Appa-kavi belonged to a Brahmin family from Kakunur (near Mahbubnagar) in present-day Telangana. Unlike other notable contemporary or earlier Telugu poets, he did not have any royal patron: his family was apparently independently wealthy. His grandfather and father were scholars like him, and he describes his father Venganna as marata-brahma ("a second creator"). The surviving parts of Appakavīyamu suggest that Appa-kavi had knowledge of Vedic sciences, astrology, Agama literature, poetics, linguistics, and philosophy.

Several works are attributed to Appa-kavi, but all of these except two chapters of Appakavīyamu are now lost. The lost works attributed to Appa-kavi include Ambika-vadamu (a yakshagana) and Ananta-vrata-kalpa (a kavya). The 19th century scholar Chinnaya Suri connected himself to the lineage of Appa-kavi.

== Appakavīyamu ==

It's a joy when a woman or a poem
comes naturally to you.
If you force them, they bring you grief.

— Appa-kavi in Appakavīyamu

Appa-kavi's Appakavīyamu is a work on grammar, and scholars Velcheru Narayana Rao and David Shulman call him "perhaps the most influential grammarian in Telugu". Only two chapters of this text survive - those on phonology and metrics.
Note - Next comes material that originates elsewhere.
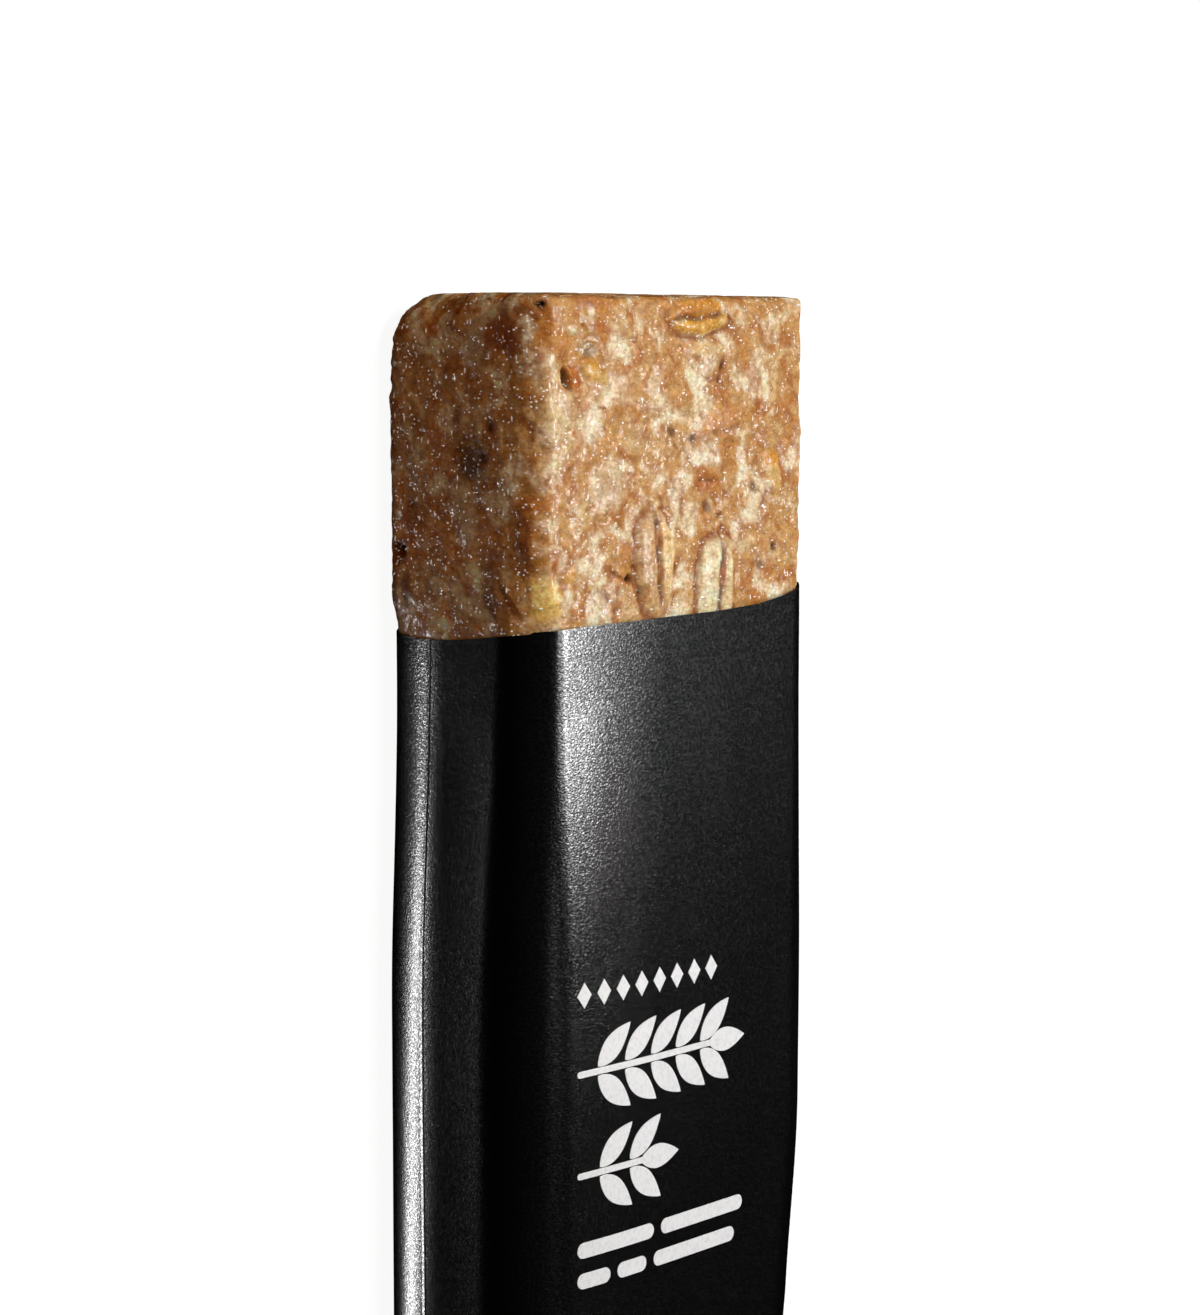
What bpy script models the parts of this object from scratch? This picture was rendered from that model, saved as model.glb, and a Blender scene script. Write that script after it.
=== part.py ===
"""Granola bar, half unwrapped: a pressed block of oats and puffed rice that stands out of a black flow-wrap
sleeve. The sleeve was cut straight across, and its far end is still flattened into the crimped end seal.

The bar lies on its back. +Z is the broad front of the pack, -X is the bare end of the bar, and +X is the
crimped end. The origin is in the middle of the box around it, at the height that it rests on.
"""

import math

import bmesh
import bpy
from mathutils import Vector, noise

for old in list(bpy.data.objects):
    bpy.data.objects.remove(old, do_unlink=True)

MM = 0.001

# ---- driving dimensions -------------------------------------------------------------------------------------
TOTAL_LENGTH = 117.0 * MM  # bare end of the bar to the cut edge of the end seal
BAR_LENGTH = 96.0 * MM
WIDTH = 37.2 * MM  # outside of the film, and the bare bar, which is flush with it
THICKNESS = 18.0 * MM
BARE_LENGTH = 27.9 * MM  # bare end to the film's rim, along the front left edge
FILM = 0.32 * MM  # modelled film, thicker than the real one
GAP = 0.31 * MM  # film to bar
RIM_SLANT_ACROSS = -0.035  # how far the rim runs out of square, across the front
RIM_SLANT_DEEP = 0.065  # and from the front of the pack to its back
BARE_ROUND = 1.5 * MM  # long edges of the bare bar
BARE_END_ROUND = 1.0 * MM  # front edge of the bare end
BARE_END_BACK_ROUND = 3.8 * MM  # back edge of the bare end
FAR_END_ROUND = 3.0 * MM  # wrapped end of the bar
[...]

In his introduction to Appakavīyamu, Appa-kavi narrates the following legend: when he was living in the Kamepalli village in the Palnadu region (probably in present-day Guntur district), he had declared his intention to write a book. One evening, in the Shaka year 1578 (1656 CE), he worshipped Krishna and talked to scholars about the Puranas before going to sleep. That night, the god Vishnu appeared in his dream, and told him that the earlier poet Nannaya had composed a Sanskrit-language work on Telugu grammar, with help of Narayana-bhatta. This work, titled Andhra-shabda-chintamani ("Magic Jewel of Telugu Words"), contained five chapters with 82 verses in the Arya metre. Using the rules outlined in this book, Nannaya composed Mahabharata, the first poem in the Telugu language. Bhimana, who was jealous of Nannaya, stole and destroyed Andhra-shabda-chintamani by throwing it in the Godavari River. Since no Telugu grammar rules now survived, a well-known poet from Dakshavati made a rule that a poet should use a word only if it is attested in Nannaya's Mahabharata. The subsequent great poets, such as Tikkana, adhered to this rule. Tatana (Vellanki Tatam Bhattu who wrote Sulakshana-saramu) and Nutana-Dandi (Ketana) covered a little Telugu grammar, but their works were not comparable to that of Nannaya. Unknown to others, King Rajaraja-narendra's son Saranga-dhara, an immortal siddha, had memorized Nannaya's grammar. He gave a written copy of Nannaya's work to Bala-sarasvati near Matanga Hill (at Vijayanagara), and Bala-sarasvati wrote a Telugu gloss (commentary) on the work. Vishnu told Appa-kavi that next morning, a Brahmin from Matanga Hill would visit him and give him a copy of Nannaya's work. Vishnu asked Appa-kavi to elaborate Nannaya's work in Telugu language. Appa-kavi's maternal relatives, who included noted authors, convinced him to write the book. He then composed Appakavīyamu, and dedicated the book to Vishnu.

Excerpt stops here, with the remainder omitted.